Kvennafri
Fonte: Claudio Schwarz, Unsplash

Il 1975 costituisce un punto di partenza per l’economia femminile in Islanda. Il 24 Ottobre migliaia di donne scesero in piazza in occasione del Kvennafri per protestare contro il gender pay gap, ossia la disparità di retribuzione salariale tra uomo e donna, lasciando vacanti numerose postazioni di lavoro. Ancora oggi, secondo il report sul divario di genere redatto ogni anno dal World Economic Forum, il divario in alcune professioni sarebbe a circa il 21%, nonostante l’emanazione nel 2017 di una legge che impone alle aziende di certificare la l’uguaglianza salariale a parità di mansioni. A distanza di 48 anni, donne e persone non binarie sono scese in piazza per protestare ancora una volta contro il gender pay gap.

Durante questo sciopero che prende il nome di “kvennafri” ossia giorno libero delle donne, avviene la storica astensione dal lavoro: le insegnanti non fanno lezione, le postine non consegnano la posta, le impiegate non si recano in ufficio, le casalinghe non fanno la spesa e nemmeno il bucato. Furono proprio le casalinghe, nel 1975, forse spinte da un forte senso di cura verso i propri compagni, a mettere in atto una serie di azioni volte ad agevolare loro la giornata affinché tutto procedesse correttamente. «‘Assicuriamoci che tutto funzioni bene’ è la mentalità in cui siamo bloccati e da cui dobbiamo uscire» ha detto Freyja Steingrímsdóttir, tra le organizzatrici dello sciopero e portavoce del BSRB, il più grande sindacato dei lavoratori pubblici. Lo slogan dello sciopero – a cui anche la premier Katrín Jakobsdóttir ha preso parte – difatti recita: Kallarðu þetta jafnrétti? (Tu questa la chiami parità?).

«On October 24, 1975, 90% of the women in Iceland staged a strike for equal rights and pay. They ceased working, cooking, cleaning, and tending to their children, effectively bringing the nation to a standstill. The men faced significant challenges. Supermarkets quickly sold out of sausages due to their ease of preparation. Fathers resorted to bribing their older children to care for the younger ones, while some were compelled to bring their children to work, resulting in reduced productivity. (…) One year later, Iceland enacted the world’s first law guaranteeing equal rights for women. Four years following this legislation, Iceland made history by electing its first female president, Vigdís Finnbogadóttir. (…) According to the World Economic Forum, Iceland currently holds the top rank globally for gender equality, a position it has maintained for the past 11 years».

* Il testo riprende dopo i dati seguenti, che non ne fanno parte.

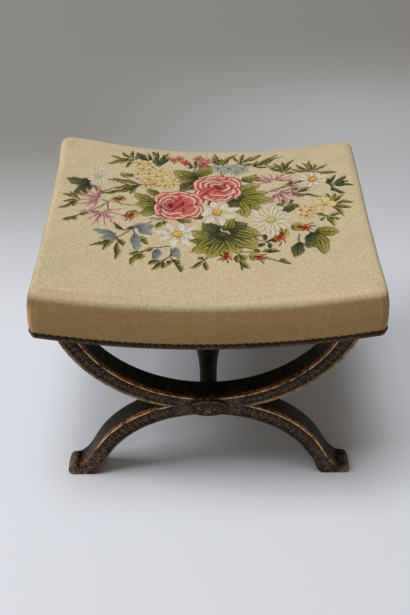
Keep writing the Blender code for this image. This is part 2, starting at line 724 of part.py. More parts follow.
def soft_solid(name, rings, place, parts, material):
    """Puts a unit cage's corners where a rule says."""
    shape = seat_cage(rings)
    for vert in shape.verts:
        vert.co = place(vert.co.x, vert.co.y, round(-vert.co.z))
    bmesh.ops.recalc_face_normals(shape, faces=shape.faces)
    mesh = bpy.data.meshes.new(name)
    shape.to_mesh(mesh)
    shape.free()
    mesh.shade_smooth()
    return add_object(name, mesh, parts, material)


def skin(name, offset, thickness, foot, parts, material):
    """A fitted cloth: over the top, round the edge and down the sides, open below."""
    heights = wall_heights(foot)
    walls = ROLL_RINGS + len(heights)

    def place(u, v, ring):
        if ring <= walls:
            return seat_point(u, v, ring, offset, heights)
        return seat_point(u, v, 2 * walls + 1 - ring, offset + thickness, heights)

    return soft_solid(name, 2 * walls + 1, place, parts, material)


def make_pad(parts, hair):
    """The crowned stuffing, on the hessian."""
    heights = wall_heights(PAD_LIFT)
    walls = ROLL_RINGS + len(heights)

    def place(u, v, ring):
        if ring < walls:
            return seat_point(u, v, ring, PAD_OFFSET, heights)
        plan = seat_plan(u, v, PAD_OFFSET + side_inset(PAD_LIFT), PAD_LIFT)
        return Vector((plan.x, plan.y, underside(plan.x) + PAD_LIFT))

    soft_solid("stuffing_pad", walls, place, parts, hair)


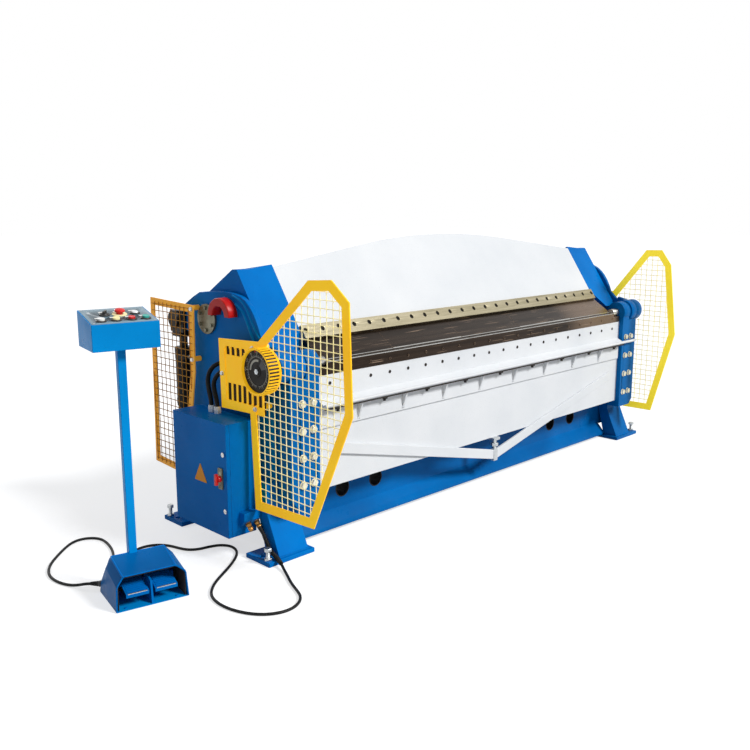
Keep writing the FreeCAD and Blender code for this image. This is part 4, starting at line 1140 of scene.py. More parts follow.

Si tratta quindi di uno sciopero che unisce il lavoro retribuito ma anche quello non economicamente retribuito come nel caso del lavoro domestico e di cura familiare. In particolare, le organizzatrici denunciano quest’ultima tipologia di lavoro non comparabile economicamente ad altri settori. Nonostante quindi l’Islanda sia da tempo proiettata verso il futuro, sotto alcuni aspetti rimane ancora un paese in cui le donne subiscono gli effetti negativi di una cultura maschilista e patriarcale. Al centro del dibattito c’è, quindi, la richiesta di un’emancipazione sociale, culturale, ma anche economica.

«Le donne che parlano di soldi sono considerate materiali o volgari, invece dovremmo parlarne e contrattare stipendi e aumenti. (…) A causa della distribuzione patriarcale del lavoro, assistiamo a un gender gap sia verticale (impedisce di raggiungere posizioni apicali che sono anche più retribuite) sia orizzontale (relega la donna in alcune tipologie di lavoro)» – dichiara Azzurra Rinaldi, economista femminista, direttrice della School of Gender Economics all’Università di Roma. Un gender gap che parte dall’educazione e si sviluppa nei processi formativi attraverso stereotipi che si riflettono sulle scelte lavorative: ad esempio, la presenza femminile all’interno dei corsi di laurea STEM (Science, Technology, Engineering e Mathematics) è nettamente inferiore ai ragazzi che raramente intraprendono strade che conducono a lavori assistenziali, come Scienze della formazione. La carriera lavorativa, e dunque l’aspetto salariale, appaiono quindi osteggiati da discriminazioni di genere e pay gap che talvolta impediscono alle donne di sognare “in grande”, di porsi obiettivi che si discostano dalla realtà.

Per il World Economic Forum, ai ritmi attuali ci vorranno 257 anni perché la disparità retributiva venga colmata, ed è per questo che l’Islanda ha deciso di dare voce ai bisogni di una collettività ancora succube del passato, di avviarsi veso un cambiamento pacifico ma significativo. Affinché nascere donna non costituisca un ostacolo, lunga vita al kvennafri.